연구정보
(In)Edible Algeria: Transmitting Pied-Noir Nostalgia Through Food
알제리 국외연구자료 기타 Amy L. Hubbell PORTAL: Journal of Multidisciplinary International Studies 발간일 : 2013-07-01 등록일 : 2016-04-22 원문링크
For those exiled from Algeria during and after the Algerian War for Independence (1954-1962), sustaining memories of the homeland has been a consuming pastime. Food has especially played a large part in reconnecting Algeria’s former French citizens, the Pieds-Noirs, to their past. Annual gatherings feature typical dishes such as couscous, merguez, méchoui, mouna, which like the Proustian madeleine, transport the Pieds-Noirs to a preceding time of wholeness and comfort, allowing them to experience, if only fleetingly, a sense of immortality.

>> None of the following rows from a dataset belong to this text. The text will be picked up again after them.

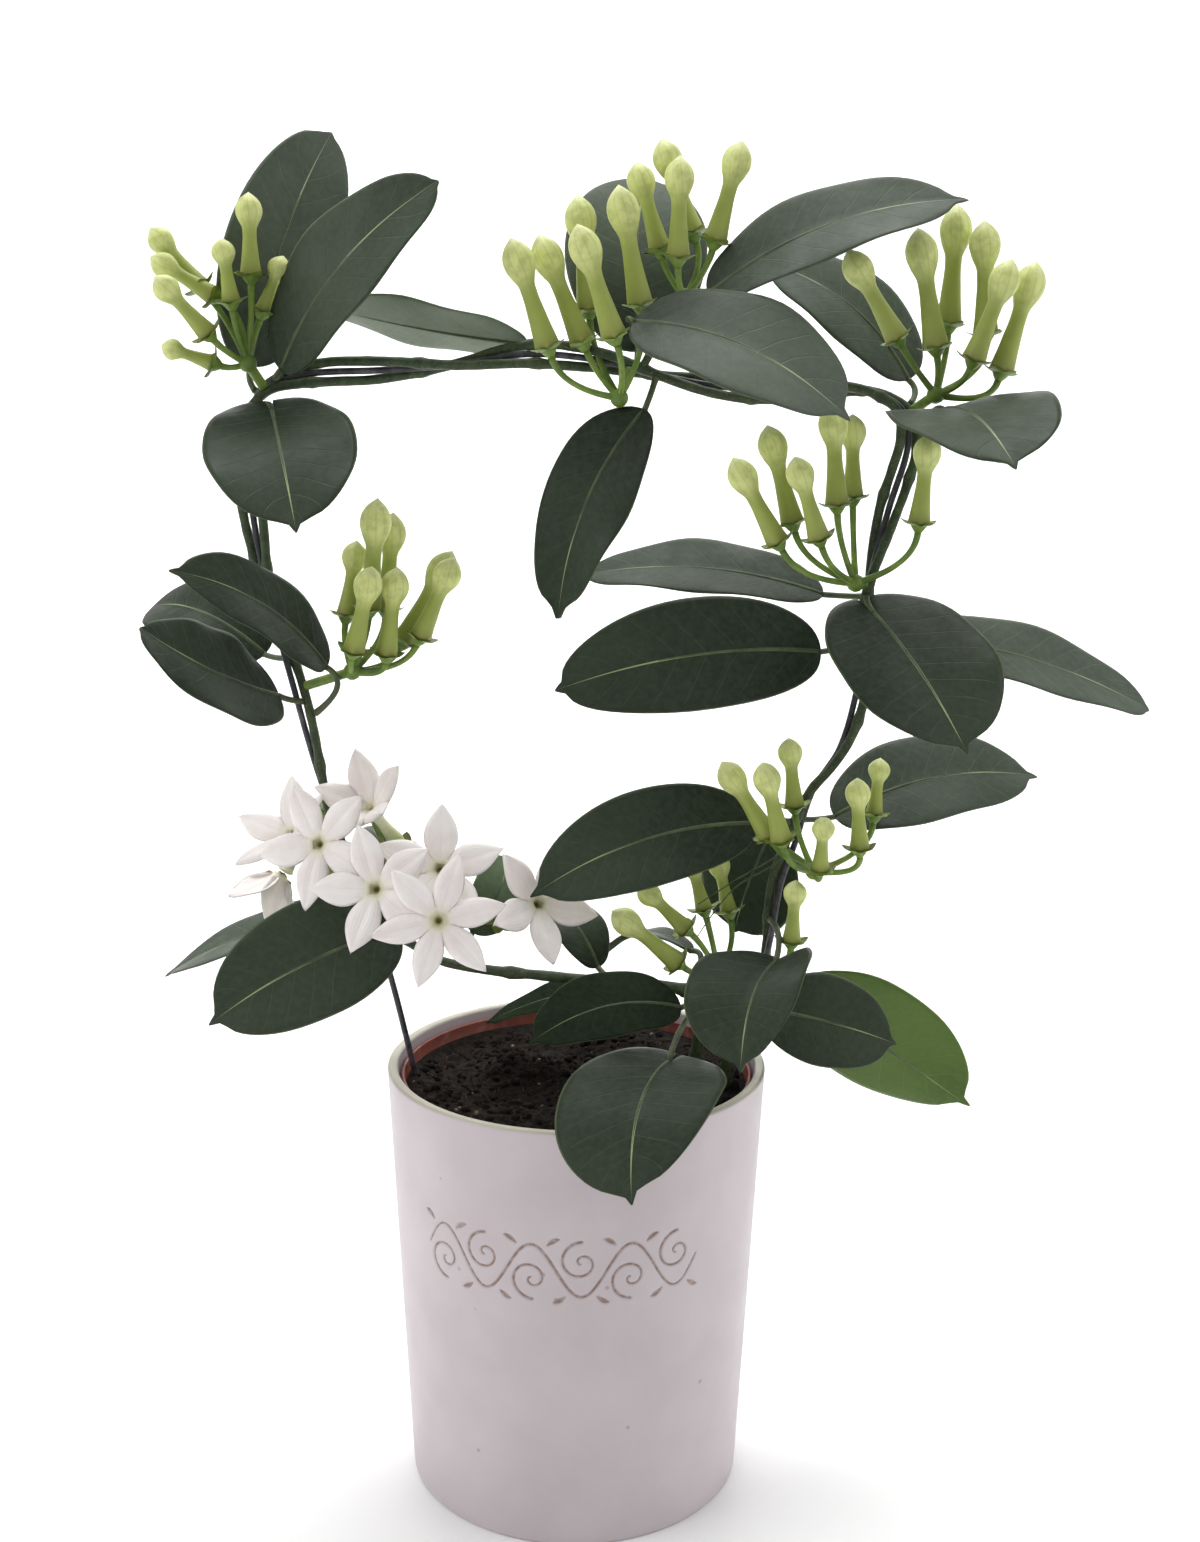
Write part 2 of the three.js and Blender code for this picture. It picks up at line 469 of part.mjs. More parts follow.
/** Stalk, five-pointed calyx and then the given rings, each a height and a reach, as one body. */
function stalkedForm(from, calyx, axis, levels) {
  const side = anySide(axis);
  const level = (height, reach, count = CALYX.sepals) => (
    ring(along(calyx, axis, height), side, axis.clone().cross(side), count, reach));
  const star = level(0, (j) => (j % 2 ? CALYX.notch : CALYX.reach), 2 * CALYX.sepals);
  const stalk = bow(from, along(calyx, axis, -CALYX.below), axis);
  return skin([
    ...leadIn(stalk, STALK.steps, CALYX.sepals, STALK.pedicel, side),
    level(-CALYX.below, () => STALK.pedicel), star,
    ...levels.map(([height, reach]) => level(height, () => reach, reach > 0 ? CALYX.sepals : 1)),
  ]);
}

function budSolid(from, calyx, tip) {
  const span = tip.clone().sub(calyx);
  const length = span.length();
  const girth = BUD.head * Math.sqrt(Math.min(1, length / BUD.length));
  const levels = BUD_PROFILE.map(([share, fullness]) => [share * length, fullness * girth]);
  return stalkedForm(from, calyx, unit(span), levels);
}

/** The thick stalk from a stem to the swollen hub where the pedicels part. */
function peduncle(heart) {
  const stalk = rod(new THREE.LineCurve3(nearestOnStem(heart), heart), 1, CALYX.sepals, () => STALK.peduncle);
  return stalk.add(solid(new THREE.IcosahedronGeometry(STALK.hub).translate(heart.x, heart.y, heart.z)));
}

function umbelSolid({ hub, buds }) {
  const heart = vec(hub);
  return united([peduncle(heart), ...buds.map(([calyx, tip]) => budSolid(heart, vec(calyx), vec(tip)))]);
}

// ---- Open flowers: a slim tube under a star of waxy lobes, joined at their feet ----
const radians = THREE.MathUtils.degToRad;

function facing({ bearing, lift }) {
  const [b, l] = [radians(bearing), radians(lift)];
  return vec([Math.sin(b) * Math.cos(l), -Math.cos(b) * Math.cos(l), Math.sin(l)]);
}

function flowerSolid(flower) {
  const [mouth, axis] = [vec(flower.mouth), facing(flower)];
  const above = squareTo(vec([0, 0, 1]), axis);
  const right = above.clone().cross(axis);
  const [cup, count] = [radians(flower.cup), flower.lobes ?? FLOWER.lobes];
  const width = (FLOWER.lobeWidth * FLOWER.lobes) / count;
  const outward = (turn) => {
    const angle = radians(flower.spin + (360 * turn) / count);
    return along(right.clone().multiplyScalar(Math.cos(angle)), above, Math.sin(angle));
  };
  const run = (turn) => along(outward(turn).multiplyScalar(Math.cos(cup)), axis, Math.sin(cup));
  const soup = [];
  const quad = (a, b, c, d) => soup.push(a, b, c, a, c, d);
  for (let i = 0; i < count; i += 1) {
    const side = axis.clone().cross(outward(i));
    const up = run(i).cross(side);
    const rows = LOBE_STATIONS.map(([share, fullness]) => {
      const reach = along(mouth, run(i), share * FLOWER.lobeLength);
      const spine = along(reach, up, -FLOWER.recurve * share * share);
      const [wide, thick] = [(fullness * width) / 2, share < 1 ? FLOWER.lobeThickness / 2 : 0];
      const [left, rightEdge] = [wide, -wide].map((d) => (
        along(along(spine, side, d), up, -FLOWER.roll * fullness)));
      return [{ top: along(spine, up, thick), under: along(spine, up, -thick) }, left, rightEdge];
    });
    const [dish, keel] = [FLOWER.lobeThickness / 2, -FLOWER.lobeThickness].map((d) => along(mouth, axis, d));
    const sinuses = [0.5, -0.5].map((halfTurn) => along(mouth, run(i + halfTurn), FLOWER.sinus));
    rows.unshift([{ top: dish, under: keel }, ...sinuses]);
    rows.slice(1).forEach(([spine, left, rightEdge], k) => {
      const [innerSpine, innerLeft, innerRight] = rows[k];
      quad(innerSpine.top, spine.top, left, innerLeft);
      quad(innerSpine.top, innerRight, rightEdge, spine.top);
      quad(innerSpine.under, innerLeft, left, spine.under);
      quad(innerSpine.under, spine.under, rightEdge, innerRight);
    });
  }
  const tubeAt = (share) => along(mouth, axis, (share - 1) * FLOWER.tubeLength);
  const tube = skin(TUBE_PROFILE.map(([share, radius]) => (
    ring(tubeAt(share), right, above, CALYX.sepals, () => radius))));
  return tube.add(solid(new THREE.BufferGeometry().setFromPoints(soup)));
}

/** The green stalks of the open flowers; each calyx ends in a low cone just under its tube. */
function flowerStalks() {
  const heart = vec(FLOWER_HUB);
  return united([peduncle(heart), ...FLOWERS.map((flower) => {
    const axis = facing(flower);
    const calyx = along(vec(flower.mouth), axis, -(FLOWER.tubeLength + GAP + CALYX.above));
    return stalkedForm(heart, calyx, axis, [[CALYX.above, CALYX.notch / 2]]);
  })]);
}

// ---- Assembly: growth is trimmed to stand a hair clear of the wire and the stems it springs from ----
const wireClearance = wireRod(GAP);
const clearance = united([...stemRods(GAP), wireClearance]);
const trimmed = (shape) => shape.subtract(clearance);

const jasmine = new THREE.Group();
jasmine.add(
  mesh('cover_pot', coverPot(), FINISH.pot),
  mesh('nursery_pot', nurseryPot(), FINISH.nursery),
  mesh('soil', soilFill().subtract(clearance), FINISH.soil),
  mesh('wire_hoop', wireRod(0), FINISH.wire),
  ...stemRods(0).map((shape, i) => mesh(STEMS[i].name, shape.subtract(wireClearance), FINISH.stem)),
  ...LEAVES.map((leaf) => mesh(leaf.name, trimmed(leafSolid(leaf)), FINISH.leaf)),
  ...UMBELS.map((umbel) => mesh(umbel.name, trimmed(umbelSolid(umbel)), FINISH.bud)),
  mesh('flower_stalks', trimmed(flowerStalks()), FINISH.stem),
  ...FLOWERS.map((flower) => mesh(flower.name, flowerSolid(flower), FINISH.petal)),
);

export default jasmine;
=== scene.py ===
"""Madagascar jasmine on its wire hoop, in a nursery pot inside a ceramic cover pot: the finished look.

Lengths are in millimetres up to Skin.mesh, which writes metres. The tables repeat those of the CAD source.
"""
import math
import random
from types import SimpleNamespace as Values

import bmesh
import bpy
import numpy as np
from mathutils import Matrix, Vector, noise


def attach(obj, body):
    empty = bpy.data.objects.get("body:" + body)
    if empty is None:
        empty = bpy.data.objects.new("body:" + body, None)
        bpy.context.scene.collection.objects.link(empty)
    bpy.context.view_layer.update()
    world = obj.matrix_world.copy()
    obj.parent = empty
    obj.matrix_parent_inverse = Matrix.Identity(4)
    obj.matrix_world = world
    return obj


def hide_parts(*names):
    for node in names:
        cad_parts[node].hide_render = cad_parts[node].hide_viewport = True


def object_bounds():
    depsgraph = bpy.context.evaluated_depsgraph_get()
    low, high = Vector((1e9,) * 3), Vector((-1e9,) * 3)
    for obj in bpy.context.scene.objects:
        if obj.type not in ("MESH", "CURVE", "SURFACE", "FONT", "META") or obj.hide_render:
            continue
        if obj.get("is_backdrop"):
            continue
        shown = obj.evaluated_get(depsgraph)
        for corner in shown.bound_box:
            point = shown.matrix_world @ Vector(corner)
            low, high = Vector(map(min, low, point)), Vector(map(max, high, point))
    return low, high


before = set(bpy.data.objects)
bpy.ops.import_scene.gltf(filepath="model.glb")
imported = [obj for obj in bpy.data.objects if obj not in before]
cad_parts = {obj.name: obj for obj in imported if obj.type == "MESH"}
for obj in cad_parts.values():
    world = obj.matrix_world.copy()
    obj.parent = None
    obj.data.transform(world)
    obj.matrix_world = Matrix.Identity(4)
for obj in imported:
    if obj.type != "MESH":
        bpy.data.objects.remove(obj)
cad_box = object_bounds()

MM = 0.001
TAU = 2 * math.pi

# ---- Driving dimensions, as in the CAD source ----
GAP = 0.3
POT = Values(rim_radius=72.5, base_radius=64.2, height=166.6, wall=4, floor=5, bevel=1.2, corner=2)
NURSERY = Values(base=50, body=64, band=67.2, band_foot=149, band_taper=0.6, rim=163, wall=1.2)
DRAIN = Values(count=5, radius=4, ring=30)
SOIL = Values(level=158.5, relief=1.3, seed=7, rings=60, sides=150, crumbs=700, grits=34, fibres=170,
              fibre=0.22)
WIRE_RADIUS = 1.2
STEM = Values(radius=1.75, base=2.6, taper=0.16, shoot=1.4, tendril=0.4, knot_gap=46, knot=0.3, grain=0.12)
TWINE = Values(radius=3.5, pitch=150, points=12)
LEAF = Values(thickness=1, petiole=1.25, bow=0.5, set_back=8, fullness=0.44, lean=0.92, point_width=4.4,
              point_end=0.15, waves=3, rows=36, columns=15, groove=0.35, groove_width=0.9, ripple=0.8,
              ripple_waves=2.3, ease=0.12, rib=1.15, rib_end=0.94, rib_squash=0.8)
BUD = Values(head=5.9, length=42, seam=0.11, twist=1.6, sides=30, steps=29)
STALK = Values(peduncle=1.8, hub=3.3, pedicel=1.2, bow=0.42)
CALYX = Values(sepals=5, reach=7, root=2.2, half_width=2.5, lift=1.5, below=3.2, above=1.8)
FLOWER = Values(lobes=5, length=24, width=12.5, thickness=1.2, recurve=3, roll=0.8, sinus=5, tube=27,
                throat=2.2, swell=0.8, ruffle=0.7, dish=0.1)

# share of the length -> share of the bud's head, of the lobe's width, or the tube's radius
BUD_SHAPE = [(0.03, 0.78), (0.12, 0.7), (0.3, 0.58), (0.5, 0.5), (0.58, 0.54), (0.66, 0.78), (0.74, 0.96),
             (0.8, 0.98), (0.87, 0.86), (0.94, 0.52), (1, 0)]
LOBE_SHAPE = [(0.169, 0.54), (0.26, 0.74), (0.38, 0.94), (0.48, 1), (0.6, 0.95), (0.72, 0.78), (0.84, 0.5),
              (0.93, 0.24), (1, 0)]
TUBE_SHAPE = [(0, 2.3), (0.1, 2.9), (0.2, 3.1), (0.4, 2.5), (0.6, 2.1), (0.88, 2.5), (0.96, 3), (1, 3.5)]
# depth below a flower's mouth -> radius of the dimple there
FUNNEL = [(-2, 0), (-1.8, 0.7), (-0.9, 0.85), (-0.3, 1.3), (0.3, FLOWER.throat), (0.5, FLOWER.throat + 0.7)]

# the scroll cut into the cover pot's front: a vine with a volute and two small leaves at each bend
ORNAMENT = Values(left=-60, right=48, level=113, swing=10, halves=6, steps=150, stroke=2.0, depth=0.6, low=84,
                  high=142, grain=0.5, reach=70)
VOLUTE = Values(reach=7.6, eye=0.6, turns=1.4, ease=1.1, steps=60)
LEAFLET = Values(length=4.5, offset=0.16, steps=10)

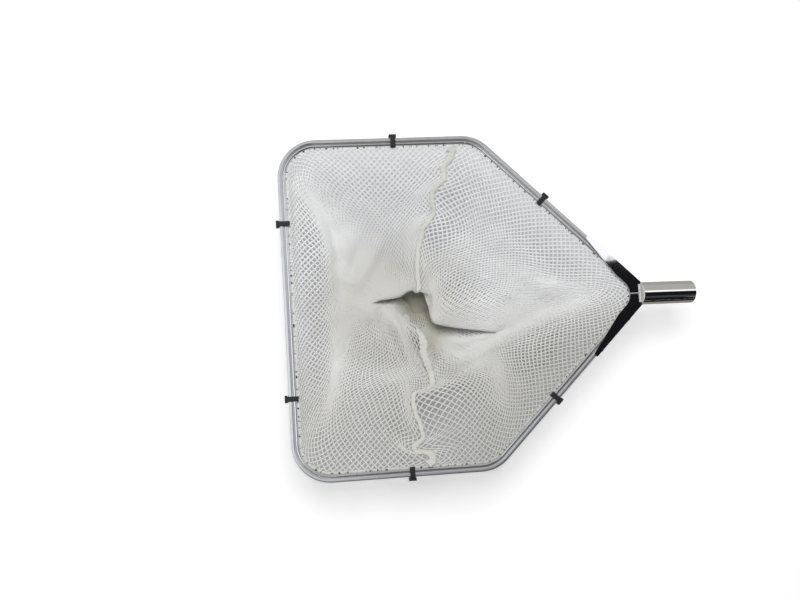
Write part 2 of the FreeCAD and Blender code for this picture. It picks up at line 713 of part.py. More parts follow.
def build():
    """Every piece by its name."""
    pieces = {
        "frame_tube": frame_tube(),
        "yoke_arm_right": yoke_arm(1),
        "yoke_arm_left": yoke_arm(-1),
        "yoke_apex_weld": yoke_apex_weld(),
        "handle_socket": handle_socket(),
        "socket_end_plate": socket_end_plate(),
        "socket_weld_beads": socket_weld_beads(),
        "net_panel_front": net_panel(True),
        "net_panel_rear": net_panel(False),
        "seam_tape": seam_tape(),
        "hem_tape": hem_tape(),
        "hem_cord": hem_cord(),
    }
    for name, base, inwards in rivet_places():
        pieces[name] = rivet(base, inwards)
    for name, (base, inwards) in tie_places().items():
        pieces[name] = cable_tie(base, inwards)
    return pieces


def place_on_floor(pieces):
    """Moves the origin under the middle of the whole net, on the surface that it lies on."""
    whole = FreeCAD.BoundBox()
    for shape in pieces.values():
        whole.add(shape.optimalBoundingBox(True, False))
    shift = vec(-whole.Center.x, -whole.Center.y, -whole.ZMin)
    for shape in pieces.values():
        shape.translate(shift)
    return shift


def main():
    os.makedirs("parts", exist_ok=True)
    pieces = build()
    shift = place_on_floor(pieces)
    print("origin moved by", [round(v, 3) for v in shift])
    for name, shape in pieces.items():
        box = shape.optimalBoundingBox(True, False)
        size = [round(v, 1) for v in (box.XLength, box.YLength, box.ZLength)]
        print(name, "solids", len(shape.Solids), "valid", shape.isValid(), "size", size)
        shape.exportStep(f"parts/{name}.step")


main()
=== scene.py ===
"""Leaf skimmer net: a house-shaped aluminium frame with a slack mesh bag, a folded yoke and a
pole socket. The frame, the yoke, the socket, the welds and the ties show as they are packed; this
file makes the net, its binding, the hem and the rivets, and gives every piece its finish.
"""

import math

import bpy
import numpy as np
from bpy.props import FloatProperty, FloatVectorProperty, IntProperty, PointerProperty
from mathutils import Matrix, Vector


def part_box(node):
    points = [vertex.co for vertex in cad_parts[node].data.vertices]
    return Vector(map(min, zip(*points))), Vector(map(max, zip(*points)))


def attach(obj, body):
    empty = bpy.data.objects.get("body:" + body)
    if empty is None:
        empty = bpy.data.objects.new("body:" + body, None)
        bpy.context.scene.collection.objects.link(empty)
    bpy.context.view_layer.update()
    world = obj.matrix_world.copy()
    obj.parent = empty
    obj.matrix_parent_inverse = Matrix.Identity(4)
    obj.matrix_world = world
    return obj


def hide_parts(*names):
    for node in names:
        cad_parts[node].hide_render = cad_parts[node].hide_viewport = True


bl_info = {
    "name": "Leaf skimmer net",
    "version": (1, 0, 0),
    "blender": (4, 5, 0),
    "location": "View3D > Sidebar > Leaf net",
    "description": "Dresses the frame of a leaf skimmer net with its bag, seams, ties and metals",
    "category": "Object",
}

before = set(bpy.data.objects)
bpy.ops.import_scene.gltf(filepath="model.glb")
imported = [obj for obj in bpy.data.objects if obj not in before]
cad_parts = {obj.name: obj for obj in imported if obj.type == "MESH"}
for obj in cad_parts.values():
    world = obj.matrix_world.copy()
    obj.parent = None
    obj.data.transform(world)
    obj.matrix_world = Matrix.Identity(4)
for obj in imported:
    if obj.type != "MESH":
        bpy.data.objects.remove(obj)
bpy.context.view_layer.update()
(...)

While food has a reparative quality for the community’s memory, it is also the site of rejection and pain for some. Marie Cardinal writes about food as a site of unity with the indigenous Algerian community and rejection from her colonial French family. Similarly, in the collective autobiography Quatre soeurs: Hier, en Algérie, aujourd’hui en France, Frédérique Boblin, Eve Calo, Nelly Collet and Fabienne Rozotte explain their shared eating disorders as tied to their expulsion from Algeria. This essay demonstrates that the Pieds-Noirs can eat to remember Algeria, but the Algeria they knew can also prove to be inedible.